É certo que se tratava de um programa
feito exprès para ser televisionado, as pessoas entrevistadas para o sketch
querendo aparentar uma postura elegante de discrição, gestos trabalhados para
mostrar um estatuto diferente, nada de exuberâncias críticas anti qualquer
coisa, como as que temos ouvido muitas vezes nas reportagens de rua.
Fora uma jovem trabalhadora que,
achando que o trabalho no exterior era incompatível com a educação que pretendia
transmitir ao filhito, além de que não compensatório remuneratoriamente, mal
dando para as despesas do infantário, decidira abandoná-lo pelo filho e a casa,
acompanhando o filho (creio que lhe não chamou cria, como muitas vezes ouvi às
felizes mães), lendo para ele, brincando com ele e para ele, tratando da casa,
limitada, pois, ao vencimento do marido. Como dantes, só que com mais cultura
do que dantes. E com mais saber pedagógico.
Até achei bonito, exemplo a seguir,
caso o Estado providenciasse em termos de um só vencimento, como na minha
infância – a mãe tratando dos filhos e da casa, o marido provendo ao sustento
da família. Agora, com as mães de família mais cultas, até com cursos
superiores, mas defraudadas nas suas legítimas ambições a um emprego
compatível, a educação dos filhos seria em moldes de educação esmerada, como a
que Sartre recebeu junto da mãe e dos avós, e que conta em , “Les Mots”, como a
que muitas mães dão aos filhos na Europa e no Japão, e noutros sítios atentos,
estimulando assim os saberes dos filhos para a competitividade posterior, caso
os filhos evoluam dentro dos bons princípios incutidos.
Assim, acompanhei a mãe no jardim,
com o filho no baloiço do jardim, a mãe de lado, pareceu-me triste, mas
provavelmente era só pose para o sketch televisivo. Comedida, a mostrar como
deve ser, sem o espalhafato que costumamos fazer em torno das nossas crianças
mimadas. Dentro de casa, ocupando-se dele, a televisão não mostrou tudo.

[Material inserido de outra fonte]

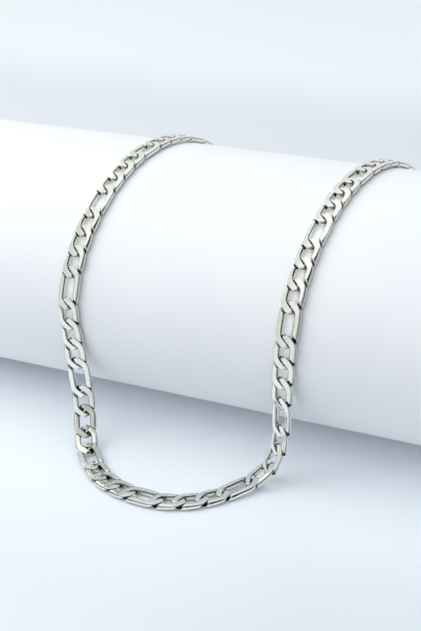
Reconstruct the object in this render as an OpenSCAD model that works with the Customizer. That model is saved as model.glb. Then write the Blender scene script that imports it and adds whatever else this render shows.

Mas via-se
que era uma mãe ponderada e culta, como já o nosso Verney aconselhava as
mulheres a serem, nos idos do século XVIII, embora sem grande efeito por cá, as
reformas educativas do Pombal mais dirigidas ao elemento viril, como se sabe.
A sociedade evoluiu, vieram as
guerras e as fábricas para os canhões e outros artefactos, as mulheres foram
precisas fora de casa, vieram os liceus e as escolas para os filhos se instruírem,
era um ver se te avias de mulheres na fábrica e posteriormente noutros cargos
mais ou menos necessários, mas em subalternidade de espórtulas, em relação às
dos homens já com mais experiência de finanças.
Chegámos, todavia, a esta época de
trágica situação económica, o homem novo, nascido da revolução, tendo usado a
sua destreza intelectual e prática governativa na formatação ruinosa de uma
pátria de débito e desemprego, como se sabe, para omitir outros dados de
melindre. Por isso esta jovem mulher trocou o seu emprego escasso em
remuneração, que não lhe chegava para o infantário, pela situação de dona de
casa e mãe de família, que, quando bem vivida pode ser muito enriquecedora, até
mesmo do ponto de vista intelectual, mas sobretudo de segura orientação dos
filhos, para a construção de uma sociedade nova.
Todavia, houve uma cena em casa, que
me afectou negativamente: Mãe e filho, sentados a uma mesa baixa, o filho
emperrando no seu brinquedo, sem conseguir pô-lo a funcionar, e logo a mãe
estendendo a mão salvadora e perguntando atenciosamente: Posso ajudar?
Foi então que percebi o porquê de uma
sociedade criada na sofisticação dos gestos e das falas, segundo uma pedagogia
atenta à sensibilidade e personalidade infantis, segundo o conceito de
igualdade que se tornou bandeira para uma sociedade buliçosa de arrogância e
desrespeito.
Ao dar ao filho, de pequenino, o
poder de decisão – apenas, é certo, aparente, porque a mãe estendeu logo a mão
para o brinquedo, não lhe dando o poder real de decidir se queria ou não que a
mãe o ajudasse, está apenas a contribuir para a deformação dessa personalidade,
criada assim na falsidade e snobismo do diálogo só aparentemente construtivo, na
suposição de uma igualdade só verdadeira na família – que acaba, quantas vezes,
por desistir – e dos professores a quem instâncias superiores exigem que se
submetam também ao mesmo critério igualitário. A vida futura se encarregará de
mostrar ao menino, já então adulto, que o respeito pela sensibilidade ou pela
personalidade própria não passa de mera utopia. A menos que essa sensibilidade
venha escudada nas personalidades convincentes, para o seu emprego promissor.